Nos résultats montrent que l'effet des attributions de compétence sur les choix partisans est le plus fort lorsque ces attributions sont hautement accessibles et que l'enjeu en question est considéré comme important (voir Figure 1). Plus précisément, lorsque les perceptions de possession de l’enjeu sont relativement inaccessibles (les temps de réponse sont relativement longs), leur impact sur le vote ne dépend guère de l’importance de l’enjeu (comme en atteste la courbe bleue plate, fig. 1). En revanche, l’impact électoral des perceptions de compétence plus accessibles (le parti le plus compétent est rapidement identifié) augmente avec l’importance de l’enjeu pour l’électeur·trice (tel que reflété par la courbe rouge ascendante). Ainsi, lorsqu’un enjeu est peu important pour un·e votant·e, l’impact des perceptions de possession de l’enjeu sur le vote est pratiquement le même pour les personnes avec des perceptions peu et fortement accessibles. En revanche, lorsqu’un enjeu est très important, les attributions de compétence affectent le vote plus fortement si elles sont fortement accessibles (et donc formulées rapidement).
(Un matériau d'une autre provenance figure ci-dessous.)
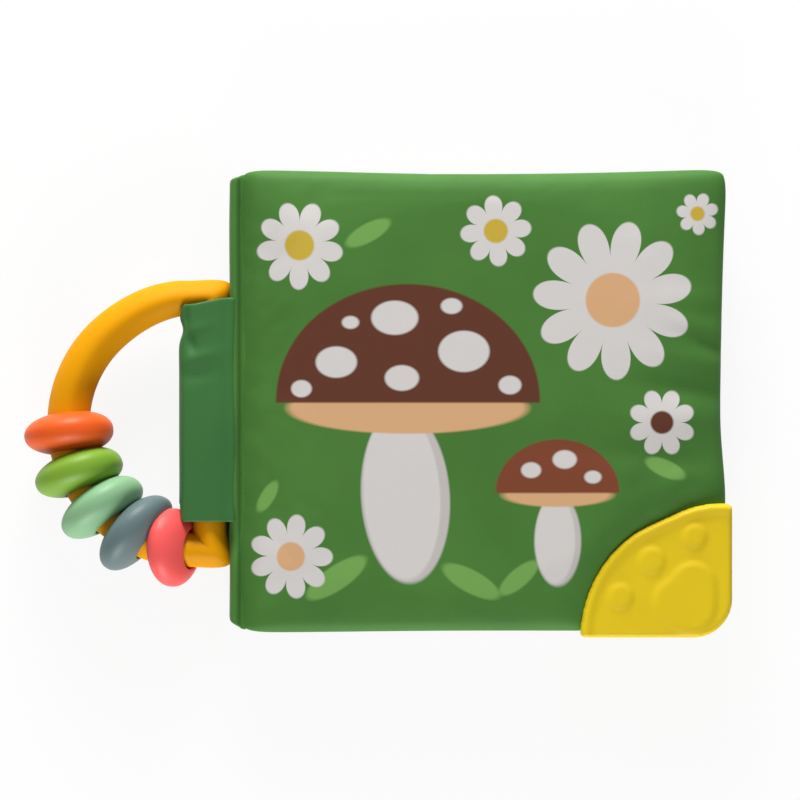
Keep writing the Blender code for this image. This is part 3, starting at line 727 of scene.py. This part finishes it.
def spine_wave(share, place):
    """The roll and the fold wander a little, and the roll is pressed down where the tab ends."""
    drift = noise.noise(Vector((place.y * DRIFT_ALONG, share * DRIFT_ROUND, 0.5)))
    top = min(1.0, max(0.0, (share - FOLD_SHARE) / FOLD_SHARE_EASE))
    roll = softly((place.z - ROLL_START) / ROLL_EASE) * softly((ROLL_SIDE - place.x) / ROLL_SIDE_EASE)
    pressed_down = PRESS_DEPTH * roll * math.exp(-((place.y - PRESS_Y) / PRESS_WIDTH) ** 2)
    aside = SIDE_DRIFT * drift + PRESS_SIDEWAYS * pressed_down
    return Vector((aside, 0, FOLD_DRIFT * drift * top - pressed_down))


shape = strip_shape(SPINE_PATH, spine_ends, 48, 70, spine_wave)
bmesh.ops.reverse_faces(shape, faces=shape.faces)
spine = finished("spine_cloth", shape, [green_satin], levels=1, wall=0.0007)
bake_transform(spine)
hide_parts("spine_panel")

LINING_PATH = [(-0.0685, 0.0044), (-0.0685, 0.0166)]
LINING_END = HALF_HEIGHT - 0.0035
shape = strip_shape(LINING_PATH, lambda s: (-LINING_END, LINING_END), 6, 60)
lining = finished("spine_lining", shape, [cream_cotton], wall=0.0004)
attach(lining, "book")
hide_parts("spine_lining_strip")
print("lining:", round(path_length(LINING_PATH) * 1000, 1), "mm tall")

# %% [markdown]
# ## Tab
# The tab is one strip of deeper green satin, sewn to the spine at both ends, with the ring's bar lying in its
# fold. Its upper layer runs on over the ring's arm, so its ends are cut to go round that tube, and its lower
# corner stops short of the last bead. It gathers where the arm comes out.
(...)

Pour l'essentiel, ces effets semblent imputables au vote pour les partis communément perçus comme « propriétaires » d'un enjeu, à l'instar des Verts vis-à-vis de l'environnement ou des Sociaux-Démocrates par rapport à la politique sociale.
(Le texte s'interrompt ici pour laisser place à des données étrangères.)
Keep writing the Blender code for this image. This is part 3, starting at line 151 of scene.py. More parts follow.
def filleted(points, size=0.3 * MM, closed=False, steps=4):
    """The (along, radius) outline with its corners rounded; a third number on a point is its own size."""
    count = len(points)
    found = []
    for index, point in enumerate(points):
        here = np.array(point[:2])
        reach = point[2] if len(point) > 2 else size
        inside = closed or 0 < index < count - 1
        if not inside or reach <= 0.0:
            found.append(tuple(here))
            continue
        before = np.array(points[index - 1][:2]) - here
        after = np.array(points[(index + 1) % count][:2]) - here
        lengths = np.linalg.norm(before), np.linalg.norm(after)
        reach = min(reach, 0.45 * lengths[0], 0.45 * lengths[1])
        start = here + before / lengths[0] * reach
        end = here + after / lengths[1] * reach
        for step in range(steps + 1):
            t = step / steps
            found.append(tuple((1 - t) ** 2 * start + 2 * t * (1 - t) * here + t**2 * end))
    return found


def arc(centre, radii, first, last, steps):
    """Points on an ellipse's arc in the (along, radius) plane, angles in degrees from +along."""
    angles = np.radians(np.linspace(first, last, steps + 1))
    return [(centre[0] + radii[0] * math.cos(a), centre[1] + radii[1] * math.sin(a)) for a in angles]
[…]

Figure 1 : Probabilité estimée de voter pour le parti « propriétaire » d’un enjeu, en fonction de l’importance de l’enjeu et de l’accessibilité des perceptions de compétence

Note : Ces estimations se basent sur les données relatives aux six principaux partis (UDC, PS, PLR, PES, PDC, Vert’libéraux). Les courbes représentent la probabilité estimée de voter pour l’un de ces partis, sous condition qu’il ait été considéré comme le plus compétent sur l’enjeu en question. Les trois courbes correspondent à des temps de réponse très courts (en rouge), moyens (en noir), et très longs (en bleu) ; les valeurs indiquées (-1.5, 0, et 2.5) renvoient à une distribution standardisée des latences (avec une moyenne de 0 et un écart-type de 1). Les plages colorées indiquent des intervalles de confiance de 95% (par souci de lisibilité, ces intervalles ne sont pas indiqués pour les latences moyennes).
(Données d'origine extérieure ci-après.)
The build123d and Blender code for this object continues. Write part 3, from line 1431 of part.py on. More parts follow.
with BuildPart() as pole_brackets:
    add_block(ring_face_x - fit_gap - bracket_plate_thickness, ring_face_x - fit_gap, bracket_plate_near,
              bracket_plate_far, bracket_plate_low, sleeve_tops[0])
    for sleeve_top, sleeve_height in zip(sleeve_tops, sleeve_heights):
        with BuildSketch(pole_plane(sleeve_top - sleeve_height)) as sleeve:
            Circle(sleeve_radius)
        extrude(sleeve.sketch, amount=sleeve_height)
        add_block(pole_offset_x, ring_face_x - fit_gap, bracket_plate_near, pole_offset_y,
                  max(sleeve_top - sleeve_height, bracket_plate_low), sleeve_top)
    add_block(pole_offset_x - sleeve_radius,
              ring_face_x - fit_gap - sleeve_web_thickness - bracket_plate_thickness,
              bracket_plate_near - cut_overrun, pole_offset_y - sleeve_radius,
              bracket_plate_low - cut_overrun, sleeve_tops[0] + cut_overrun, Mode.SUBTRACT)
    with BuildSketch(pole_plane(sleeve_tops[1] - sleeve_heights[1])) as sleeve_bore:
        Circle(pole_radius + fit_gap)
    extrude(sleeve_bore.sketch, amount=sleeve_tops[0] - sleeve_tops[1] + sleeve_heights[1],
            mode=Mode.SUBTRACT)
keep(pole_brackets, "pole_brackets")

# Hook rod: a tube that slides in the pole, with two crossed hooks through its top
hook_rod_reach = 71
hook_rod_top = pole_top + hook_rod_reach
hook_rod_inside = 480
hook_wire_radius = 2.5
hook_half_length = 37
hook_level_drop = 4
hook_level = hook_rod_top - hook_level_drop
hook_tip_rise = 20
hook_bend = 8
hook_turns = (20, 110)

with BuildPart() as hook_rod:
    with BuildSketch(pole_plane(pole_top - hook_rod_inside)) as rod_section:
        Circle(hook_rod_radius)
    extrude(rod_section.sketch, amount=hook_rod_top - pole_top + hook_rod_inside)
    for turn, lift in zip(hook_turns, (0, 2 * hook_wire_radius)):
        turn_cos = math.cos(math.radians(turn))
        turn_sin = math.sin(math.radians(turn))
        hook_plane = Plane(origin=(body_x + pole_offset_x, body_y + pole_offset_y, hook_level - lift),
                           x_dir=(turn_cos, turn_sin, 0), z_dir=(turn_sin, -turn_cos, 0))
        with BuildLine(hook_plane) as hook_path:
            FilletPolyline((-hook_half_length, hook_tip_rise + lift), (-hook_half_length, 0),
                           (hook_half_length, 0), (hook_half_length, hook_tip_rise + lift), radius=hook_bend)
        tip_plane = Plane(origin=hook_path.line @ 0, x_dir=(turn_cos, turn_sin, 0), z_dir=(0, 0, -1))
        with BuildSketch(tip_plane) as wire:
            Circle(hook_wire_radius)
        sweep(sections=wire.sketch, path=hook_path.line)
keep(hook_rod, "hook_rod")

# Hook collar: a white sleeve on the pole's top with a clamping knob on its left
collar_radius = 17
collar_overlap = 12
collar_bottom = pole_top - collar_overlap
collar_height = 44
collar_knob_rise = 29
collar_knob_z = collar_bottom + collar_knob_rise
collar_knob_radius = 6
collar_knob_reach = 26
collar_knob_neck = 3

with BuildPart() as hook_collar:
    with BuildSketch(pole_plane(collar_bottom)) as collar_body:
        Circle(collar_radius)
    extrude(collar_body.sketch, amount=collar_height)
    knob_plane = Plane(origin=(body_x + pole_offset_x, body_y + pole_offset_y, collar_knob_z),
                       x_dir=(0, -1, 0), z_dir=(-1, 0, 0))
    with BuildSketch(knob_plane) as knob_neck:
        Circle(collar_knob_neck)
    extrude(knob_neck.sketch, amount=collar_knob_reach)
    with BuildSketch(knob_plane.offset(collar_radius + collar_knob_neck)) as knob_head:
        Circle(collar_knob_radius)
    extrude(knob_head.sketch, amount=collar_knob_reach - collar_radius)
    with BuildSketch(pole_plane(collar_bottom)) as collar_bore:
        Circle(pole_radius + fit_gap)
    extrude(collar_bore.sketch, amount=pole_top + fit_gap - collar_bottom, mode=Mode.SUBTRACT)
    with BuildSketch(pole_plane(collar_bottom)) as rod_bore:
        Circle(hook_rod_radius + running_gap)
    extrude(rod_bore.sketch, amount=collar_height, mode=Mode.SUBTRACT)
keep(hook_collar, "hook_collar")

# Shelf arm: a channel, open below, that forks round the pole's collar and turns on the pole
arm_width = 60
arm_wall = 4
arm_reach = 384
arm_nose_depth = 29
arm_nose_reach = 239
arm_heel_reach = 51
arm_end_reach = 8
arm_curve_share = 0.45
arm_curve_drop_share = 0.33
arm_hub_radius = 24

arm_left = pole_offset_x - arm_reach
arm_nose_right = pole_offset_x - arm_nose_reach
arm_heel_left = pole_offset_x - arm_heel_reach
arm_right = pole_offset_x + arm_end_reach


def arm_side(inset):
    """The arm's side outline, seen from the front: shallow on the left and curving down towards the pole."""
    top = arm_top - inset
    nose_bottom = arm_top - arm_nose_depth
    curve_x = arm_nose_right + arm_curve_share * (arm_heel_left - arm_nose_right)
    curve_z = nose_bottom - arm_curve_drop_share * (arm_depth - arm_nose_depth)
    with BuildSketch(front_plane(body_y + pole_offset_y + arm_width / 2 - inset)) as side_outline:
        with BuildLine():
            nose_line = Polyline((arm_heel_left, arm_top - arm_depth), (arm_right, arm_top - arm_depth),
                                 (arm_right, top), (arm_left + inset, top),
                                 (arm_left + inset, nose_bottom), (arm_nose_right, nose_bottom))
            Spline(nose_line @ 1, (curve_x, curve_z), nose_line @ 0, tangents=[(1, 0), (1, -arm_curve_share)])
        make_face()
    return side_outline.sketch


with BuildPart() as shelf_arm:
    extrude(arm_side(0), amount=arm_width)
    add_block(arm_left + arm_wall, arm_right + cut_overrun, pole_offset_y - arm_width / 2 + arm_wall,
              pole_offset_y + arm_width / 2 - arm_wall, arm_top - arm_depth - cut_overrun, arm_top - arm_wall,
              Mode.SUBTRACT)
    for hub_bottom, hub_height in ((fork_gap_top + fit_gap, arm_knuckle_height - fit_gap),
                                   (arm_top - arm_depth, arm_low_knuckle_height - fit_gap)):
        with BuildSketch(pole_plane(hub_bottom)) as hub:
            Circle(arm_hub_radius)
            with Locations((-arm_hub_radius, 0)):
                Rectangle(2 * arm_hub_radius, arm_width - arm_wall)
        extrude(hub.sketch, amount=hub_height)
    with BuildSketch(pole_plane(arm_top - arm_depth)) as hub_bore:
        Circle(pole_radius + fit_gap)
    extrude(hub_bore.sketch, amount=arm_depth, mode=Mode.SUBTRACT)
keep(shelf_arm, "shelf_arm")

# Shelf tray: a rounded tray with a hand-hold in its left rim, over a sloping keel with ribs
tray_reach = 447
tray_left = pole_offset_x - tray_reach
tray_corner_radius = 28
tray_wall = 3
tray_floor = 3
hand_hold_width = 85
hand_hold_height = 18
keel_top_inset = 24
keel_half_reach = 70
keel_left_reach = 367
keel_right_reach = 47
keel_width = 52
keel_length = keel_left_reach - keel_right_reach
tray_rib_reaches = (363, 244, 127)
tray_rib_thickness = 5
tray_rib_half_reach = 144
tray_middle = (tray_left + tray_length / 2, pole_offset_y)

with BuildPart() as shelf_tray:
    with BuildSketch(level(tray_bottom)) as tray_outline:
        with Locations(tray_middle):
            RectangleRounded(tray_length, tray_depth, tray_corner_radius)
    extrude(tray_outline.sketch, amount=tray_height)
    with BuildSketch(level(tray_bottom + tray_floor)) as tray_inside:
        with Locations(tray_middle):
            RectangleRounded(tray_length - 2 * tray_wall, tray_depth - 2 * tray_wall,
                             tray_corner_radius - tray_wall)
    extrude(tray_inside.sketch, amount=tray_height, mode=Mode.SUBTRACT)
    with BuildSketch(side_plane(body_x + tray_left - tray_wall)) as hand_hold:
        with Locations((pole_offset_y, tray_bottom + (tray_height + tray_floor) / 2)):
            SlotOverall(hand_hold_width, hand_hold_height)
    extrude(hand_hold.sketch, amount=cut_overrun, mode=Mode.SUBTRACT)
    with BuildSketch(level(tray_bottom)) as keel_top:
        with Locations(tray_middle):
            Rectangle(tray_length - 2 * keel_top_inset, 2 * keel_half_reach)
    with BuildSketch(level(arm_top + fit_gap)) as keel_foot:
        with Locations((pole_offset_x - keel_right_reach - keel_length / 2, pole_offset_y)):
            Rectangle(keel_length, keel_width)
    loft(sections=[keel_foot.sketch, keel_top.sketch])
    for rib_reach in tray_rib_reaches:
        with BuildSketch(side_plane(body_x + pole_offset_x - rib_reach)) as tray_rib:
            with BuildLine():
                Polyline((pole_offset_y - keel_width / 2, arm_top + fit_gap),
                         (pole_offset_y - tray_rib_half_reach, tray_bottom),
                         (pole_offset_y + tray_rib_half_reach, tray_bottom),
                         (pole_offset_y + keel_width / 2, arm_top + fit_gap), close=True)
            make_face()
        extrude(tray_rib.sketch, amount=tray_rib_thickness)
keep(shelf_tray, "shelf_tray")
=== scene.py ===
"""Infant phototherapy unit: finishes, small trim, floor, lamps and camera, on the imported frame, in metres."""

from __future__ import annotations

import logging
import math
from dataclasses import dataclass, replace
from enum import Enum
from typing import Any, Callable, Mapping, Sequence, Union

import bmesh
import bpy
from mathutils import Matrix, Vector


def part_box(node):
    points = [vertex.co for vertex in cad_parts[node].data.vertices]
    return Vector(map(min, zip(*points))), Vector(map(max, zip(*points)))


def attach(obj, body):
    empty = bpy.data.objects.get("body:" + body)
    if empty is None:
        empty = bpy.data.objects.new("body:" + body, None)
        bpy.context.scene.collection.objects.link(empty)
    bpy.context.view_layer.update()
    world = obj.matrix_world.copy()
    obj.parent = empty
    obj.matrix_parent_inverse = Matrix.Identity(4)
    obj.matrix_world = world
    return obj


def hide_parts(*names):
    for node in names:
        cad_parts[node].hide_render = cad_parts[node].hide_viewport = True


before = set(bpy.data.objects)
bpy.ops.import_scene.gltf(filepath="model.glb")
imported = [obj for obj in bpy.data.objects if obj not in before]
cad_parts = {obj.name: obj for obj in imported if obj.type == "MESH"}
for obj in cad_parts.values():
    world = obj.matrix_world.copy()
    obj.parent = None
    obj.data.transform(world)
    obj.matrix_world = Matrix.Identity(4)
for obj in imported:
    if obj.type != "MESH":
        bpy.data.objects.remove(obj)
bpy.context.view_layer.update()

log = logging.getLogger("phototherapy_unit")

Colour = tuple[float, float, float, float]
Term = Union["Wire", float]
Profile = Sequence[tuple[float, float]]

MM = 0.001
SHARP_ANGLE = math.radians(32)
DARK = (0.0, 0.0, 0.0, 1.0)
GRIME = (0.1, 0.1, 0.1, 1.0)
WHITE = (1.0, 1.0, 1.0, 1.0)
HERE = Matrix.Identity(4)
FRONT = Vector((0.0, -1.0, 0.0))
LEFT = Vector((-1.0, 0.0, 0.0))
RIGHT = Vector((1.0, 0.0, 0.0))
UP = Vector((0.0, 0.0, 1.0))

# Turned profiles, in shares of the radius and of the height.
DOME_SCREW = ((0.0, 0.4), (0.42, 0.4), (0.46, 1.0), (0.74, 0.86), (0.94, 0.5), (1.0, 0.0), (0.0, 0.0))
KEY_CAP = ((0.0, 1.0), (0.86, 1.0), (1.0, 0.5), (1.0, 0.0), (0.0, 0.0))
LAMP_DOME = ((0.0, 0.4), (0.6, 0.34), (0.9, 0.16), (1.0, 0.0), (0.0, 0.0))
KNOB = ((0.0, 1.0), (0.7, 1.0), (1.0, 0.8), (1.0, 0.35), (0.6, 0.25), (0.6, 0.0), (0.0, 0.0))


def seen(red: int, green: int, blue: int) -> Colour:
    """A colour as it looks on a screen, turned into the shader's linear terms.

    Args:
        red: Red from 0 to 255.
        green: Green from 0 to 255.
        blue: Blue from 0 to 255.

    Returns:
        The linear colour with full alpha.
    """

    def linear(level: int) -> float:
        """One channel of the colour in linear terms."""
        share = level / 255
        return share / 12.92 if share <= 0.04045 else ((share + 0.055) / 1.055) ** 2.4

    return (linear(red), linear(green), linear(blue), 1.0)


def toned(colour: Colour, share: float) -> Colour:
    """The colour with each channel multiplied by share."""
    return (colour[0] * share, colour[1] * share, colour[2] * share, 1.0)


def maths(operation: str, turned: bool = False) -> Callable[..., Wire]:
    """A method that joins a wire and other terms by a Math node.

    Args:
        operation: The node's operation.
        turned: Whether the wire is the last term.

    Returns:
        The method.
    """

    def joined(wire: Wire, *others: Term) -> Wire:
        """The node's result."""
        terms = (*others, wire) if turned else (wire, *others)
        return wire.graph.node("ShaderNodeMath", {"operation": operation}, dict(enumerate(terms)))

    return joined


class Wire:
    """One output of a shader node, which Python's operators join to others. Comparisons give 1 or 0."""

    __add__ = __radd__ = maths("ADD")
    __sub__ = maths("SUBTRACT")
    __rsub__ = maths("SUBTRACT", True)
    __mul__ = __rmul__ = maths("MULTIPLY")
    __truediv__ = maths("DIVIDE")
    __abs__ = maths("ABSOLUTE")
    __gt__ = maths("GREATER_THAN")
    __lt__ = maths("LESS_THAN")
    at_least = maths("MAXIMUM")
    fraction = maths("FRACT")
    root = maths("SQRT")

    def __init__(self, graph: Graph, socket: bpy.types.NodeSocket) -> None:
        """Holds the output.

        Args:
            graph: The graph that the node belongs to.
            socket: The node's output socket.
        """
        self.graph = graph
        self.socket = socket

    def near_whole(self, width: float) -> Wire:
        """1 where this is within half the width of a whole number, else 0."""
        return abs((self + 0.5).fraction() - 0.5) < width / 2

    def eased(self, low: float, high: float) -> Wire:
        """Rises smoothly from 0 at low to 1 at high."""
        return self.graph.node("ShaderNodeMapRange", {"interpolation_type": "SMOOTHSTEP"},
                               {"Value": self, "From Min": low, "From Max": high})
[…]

En conclusion, nos résultats suggèrent que les partis ont intérêt à axer leur campagne sur leurs sujets de prédilection. D’une part pour convaincre les électeurs·trices de l’importance de leurs enjeux et d’autre part pour renforcer l’accessibilité des perceptions de compétence qui leur sont favorables.

Données et méthodes

Notre étude se base sur l’enquête panel conduite dans le cadre de l’enquête électorale suisse Selects (www.selects.ch). Les mêmes personnes ont été interviewées à trois reprises durant l’année électorale 2019: en mai/juin avant le début de la campagne, en septembre/octobre pendant la campagne et après l’élection fédérale. Nous avons mesuré les perceptions de la possession de cinq enjeux (politique européenne, immigration, politique sociale, environnement, économie) ainsi que leur accessibilité et l’importance de ces enjeux dans la première vague de l’enquête et avons estimé leur impact sur le choix électoral déclaré lors de la troisième vague. Nos analyses statistiques tiennent compte de différentes caractéristiques individuelles pouvant influencer le vote, telles que la propension de vote pour différents partis, l’intérêt pour la politique ou l’extrémisme idéologique.

Les données de l’enquête panel Selects 2019 sont documentées et librement disponibles à des fins scientifiques auprès de FORS.